Demystified: MechEng Graduate At Upstream Oil & Gas Engineering Firm

Written by Seb Murray | Demystified | Thursday 30th July 2015 12:48:00 GMT

University of Alberta mechanical engineering graduate spent four years working at Noetic Engineering in Canada.

Marcus Beaudry works at an environmental technology start-up in London

Marcus Beaudry works at an environmental technology start-up in London

The same summer Marcus Beaudry graduated from a B.Sc in mechanical engineering at Canada's University of Alberta, he landed a job as a project engineer at Noetic Engineering, a Canadian upstream oil and gas engineering consultancy firm based in Edmonton.

The hot young engineer worked at the cutting edge of scientific research at Noetic, devising engineering solutions that pushed the boundaries of design.

Before his degree he spent five months as an engineering intern at Mammoet, one of North America's biggest civil engineering and power generation businesses, where he designed several lifts and transports.

The former Society of Automotive Engineers member also worked at his university's Internal Combustion Research Laboratory, where he researched smoothing operating mode transitions between Spark Ignition and Homogenous Charge Compression Ignition.

In his down-time, the once childhood ski racer worked as a ski coach at Snow Valley Racing, also in Edmonton.

His career has taken an about-turn. Marcus is studying at IESE, a leading business school in Madrid. He says there are many transferable skills from engineering – problem solving, adaptability, and decision making are but a few.

He is currently working an internship in a business development role at AM Technology, an environmental technology start-up in London.

What key skills are transferable from engineering to business/management?

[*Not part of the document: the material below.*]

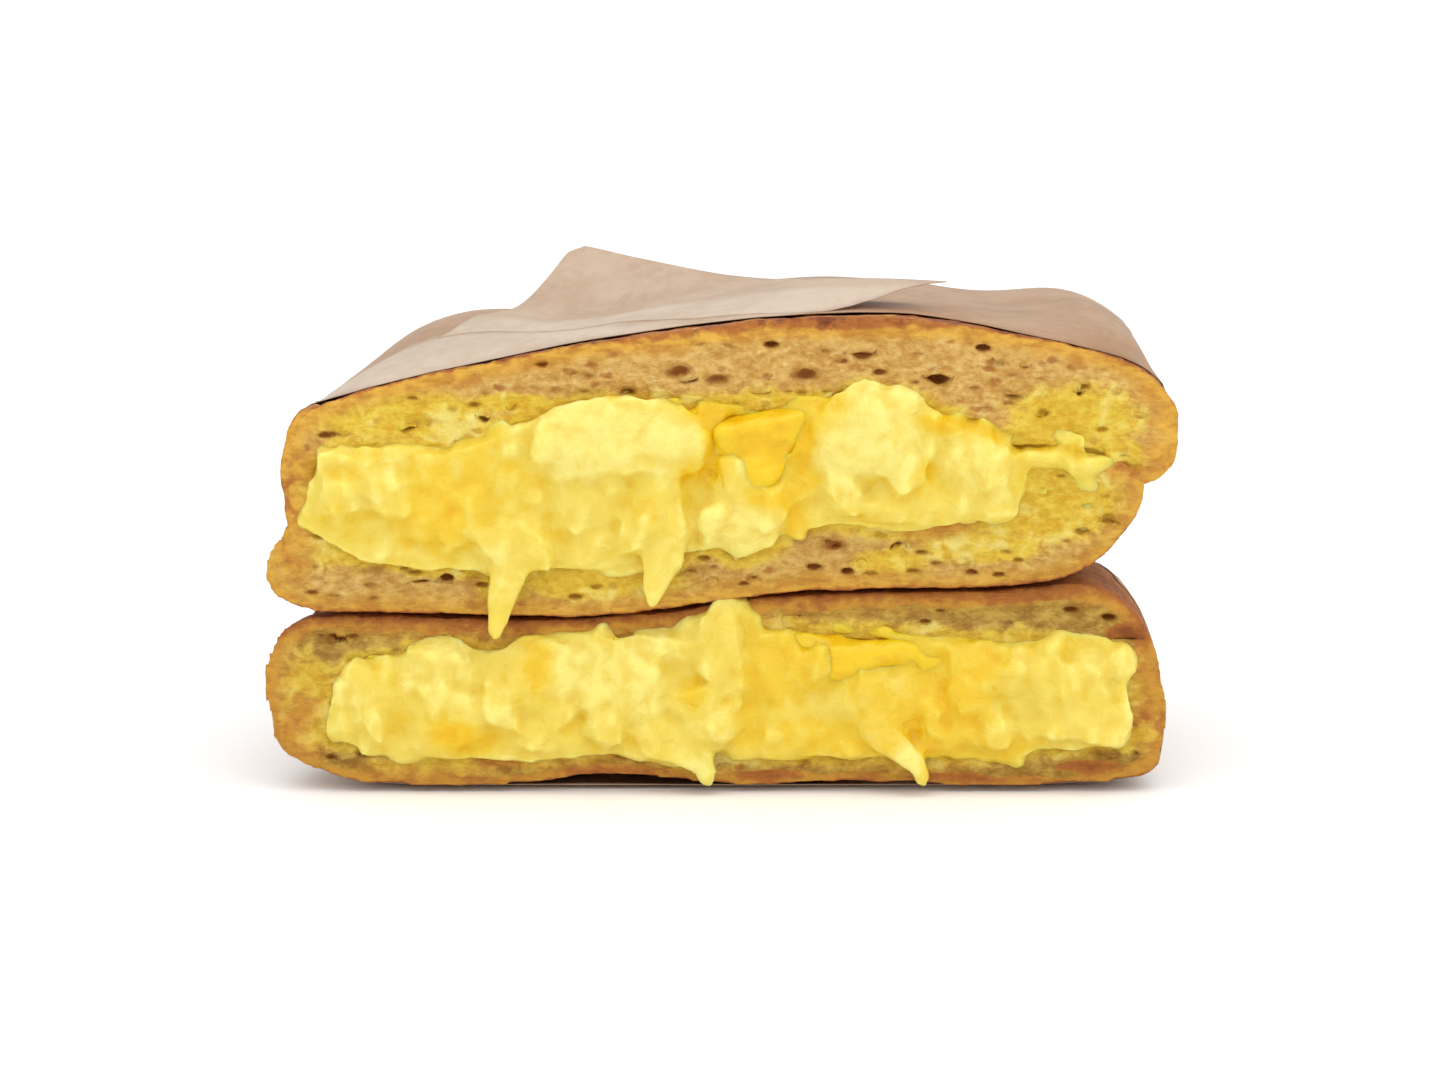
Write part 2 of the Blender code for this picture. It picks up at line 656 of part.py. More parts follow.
def place_on_origin(objects):
    """Moves everything so that the origin is at the middle of the bottom of its box."""
    graph = bpy.context.evaluated_depsgraph_get()
    corners = [Vector(corner) for obj in objects for corner in obj.evaluated_get(graph).bound_box]
    low = [min(corner[axis] for corner in corners) for axis in range(3)]
    high = [max(corner[axis] for corner in corners) for axis in range(3)]
    shift = Vector((-(low[0] + high[0]) / 2, -(low[1] + high[1]) / 2, -low[2]))
    for obj in objects:
        obj.data.transform(Matrix.Translation(shift))


def build():
    clear_scene()
    bread = make_material("toasted_bread", BREAD_COLOUR, 0.7)
    egg = make_material("scrambled_egg", EGG_COLOUR, 0.4)
    cheese = make_material("melted_cheese", CHEESE_COLOUR, 0.3)
    paper = make_material("wrapping_paper", PAPER_COLOUR, 0.6)

    upper_top = Slice(UPPER_TOP_CRUST, UPPER_TOP_CRUMB, fall=FALL)
    upper_base = Slice(UPPER_BASE_CRUST, UPPER_BASE_CRUMB)
    lower_top = Slice(LOWER_TOP_CRUST, LOWER_TOP_CRUMB, LOWER_SET_BACK)
    lower_base = Slice(LOWER_BASE_CRUST, LOWER_BASE_CRUMB, LOWER_SET_BACK)
    breads = [
        slice_object("upper_half_top_bread", upper_top, bread),
        slice_object("upper_half_base_bread", upper_base, bread),
        slice_object("lower_half_top_bread", lower_top, bread),
        slice_object("lower_half_base_bread", lower_base, bread),
    ]

    upper_cheese = cheese_object(
        "upper_half_cheese", upper_top, -49.0, 53.0, UPPER_CHEESE_PIECES, cheese, seed=11
    )
    lower_cheese = cheese_object(
        "lower_half_cheese", lower_top, -47.0, 50.0, LOWER_CHEESE_PIECES, cheese, seed=12
    )
    upper_drips = [
        drip([(-26.4, -1.6, 34.0), (-27.6, -2.4, 28.0), (-28.8, -2.6, 22.4)], (6.5, 5.0, 2.4), 2.6),
        drip([(-8.0, -1.4, 40.0), (-7.2, -2.2, 33.0), (-8.4, -2.4, 27.0)], (7.0, 6.0, 2.8), 2.6),
    ]
    lower_drips = [
        drip([(20.5, -0.6, 9.0), (23.4, -1.4, 5.6), (26.6, -1.6, 2.8)], (3.6, 3.6, 2.4), 2.4),
        drip([(-9.0, -0.2, 7.4), (-5.4, -0.8, 5.2), (-1.6, -1.0, 3.0)], (5.0, 4.6, 3.4), 2.0),
    ]
    upper_egg = egg_object(
        "upper_half_egg", upper_top, upper_base, -54.0, 40.0, UPPER_CURDS, upper_drips, egg, seed=21
    )
    lower_egg = egg_object(
        "lower_half_egg", lower_top, lower_base, -51.5, 54.0, LOWER_CURDS, lower_drips, egg, seed=41
    )

    for layer in (upper_cheese, lower_cheese):
        combine(layer, "DIFFERENCE", [grown(slab, GAP) for slab in breads])
        keep_main_body(layer)
    for layer, over in ((upper_egg, upper_cheese), (lower_egg, lower_cheese)):
        combine(layer, "DIFFERENCE", [*(grown(slab, GAP) for slab in breads), grown(over, 1.2 * GAP)])
        keep_main_body(layer)

    arc = upper_paper_arc(upper_top, upper_base)
    papers = [
        upper_paper_object(arc, paper),
        turned_back_object(arc, paper),
        lower_paper_object(lower_top, lower_base, paper),
    ]
    place_on_origin([*breads, upper_cheese, lower_cheese, upper_egg, lower_egg, *papers])


build()
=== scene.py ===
import math

import bpy
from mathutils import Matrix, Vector, noise
from mathutils.bvhtree import BVHTree
from mathutils.kdtree import KDTree


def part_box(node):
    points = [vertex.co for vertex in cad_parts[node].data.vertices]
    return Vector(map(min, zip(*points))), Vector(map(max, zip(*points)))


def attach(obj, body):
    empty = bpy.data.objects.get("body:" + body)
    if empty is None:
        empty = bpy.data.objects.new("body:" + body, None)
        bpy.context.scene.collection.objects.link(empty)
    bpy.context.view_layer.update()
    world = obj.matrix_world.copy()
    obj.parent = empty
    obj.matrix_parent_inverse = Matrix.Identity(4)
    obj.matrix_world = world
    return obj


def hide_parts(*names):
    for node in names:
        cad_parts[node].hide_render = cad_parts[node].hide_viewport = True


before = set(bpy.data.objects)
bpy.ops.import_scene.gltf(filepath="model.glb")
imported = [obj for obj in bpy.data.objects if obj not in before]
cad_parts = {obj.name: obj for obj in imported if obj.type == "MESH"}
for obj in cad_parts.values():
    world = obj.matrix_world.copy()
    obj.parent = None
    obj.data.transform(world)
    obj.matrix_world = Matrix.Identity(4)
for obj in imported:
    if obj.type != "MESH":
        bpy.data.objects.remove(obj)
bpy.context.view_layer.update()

MM = 0.001


# THE TABLE AND THE VIEW
# A white studio table under one wide soft lamp, seen from a little above the cut faces with a long lens.
cut_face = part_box("upper_half_top_bread")[0].y
lower_cut_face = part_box("lower_half_top_bread")[0].y
look_down = math.radians(10.5)
camera_distance = 0.702
aim = Vector((0.0, cut_face, 0.0339))

bpy.ops.object.select_all(action="DESELECT")
bpy.ops.object.camera_add(
    location=aim + camera_distance * Vector((0, -math.cos(look_down), math.sin(look_down))),
    rotation=(math.pi / 2 - look_down, 0, 0),
)
camera = bpy.context.object
camera.data.lens = 135
camera.data.sensor_width = 36
bpy.context.scene.camera = camera

bpy.ops.mesh.primitive_plane_add(size=12)
table = bpy.context.object
table.name = "table"
table_white = bpy.data.materials.new("table white")
table_white.use_nodes = True
table_finish = table_white.node_tree.nodes["Principled BSDF"].inputs
table_finish["Base Color"].default_value = (0.97, 0.97, 0.97, 1)
table_finish["Roughness"].default_value = 0.9
table_finish["Specular IOR Level"].default_value = 0.1
table.data.materials.append(table_white)

bpy.ops.object.light_add(type="SUN", rotation=(math.radians(28), 0, math.radians(8)))
lamp = bpy.context.object
lamp.data.energy = 1.55
lamp.data.angle = math.radians(80)
room = bpy.data.worlds.new("white room")
bpy.context.scene.world = room
room.use_nodes = True
room_light = room.node_tree.nodes["Background"].inputs
room_light["Color"].default_value = (1, 1, 1, 1)
room_light["Strength"].default_value = 0.84
bpy.context.scene.view_settings.view_transform = "Standard"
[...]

Engineering is about solving problems. Being able to break a problem down into its key constituents and see all the factors at play is key to both engineering and business careers.

As an engineer you gather information, make assumptions, test your assumptions, and methodically assemble a solution. To me, business and management is no different, though often the problem, information, feedback and assumptions are all more poorly defined.

In both fields you must be able to synthesize a structured plan to address problems, while allowing ample room to adjust the solution as new information appears.

What was your greatest challenge at Noetic Engineering 2008 Inc?

Noetic Engineering is an oil and gas engineering consultancy which had a reputation for solving the hardest-to-solve engineering problems. The situations we encountered often led us to the leading edge of scientific research, which meant that devising engineering solutions often meant pushing the boundaries of design and exploring the unknown.

The greatest challenges came in understanding when we had reached the limits of known science and determining how to proceed in the face of uncertainty.

Why did you decide to begin an MBA at IESE?

Throughout university I got involved with some extracurricular projects and started to realize that I quite enjoyed and excelled at project management.

The same discovery process continued for the next couple years of my engineering career, until I finally decided it was time to take the leap and move fully into project management, but on a much higher level. An MBA was the easiest way to launch myself on this new career path.

What are your future career plans? 

Post-graduation I hope to launch an international career relating to business strategy with perhaps some operations management thrown in. Given my engineering background, I’ll try to chase a company that has a sufficiently technical product or service offering.

Longer term, I’m certain I’ll end up starting my own business. In what exactly? Only time will tell. Defining a career path now is a difficult exercise because if there’s one thing I know about myself, it’s that I like snatching new and interesting opportunities as they present themselves.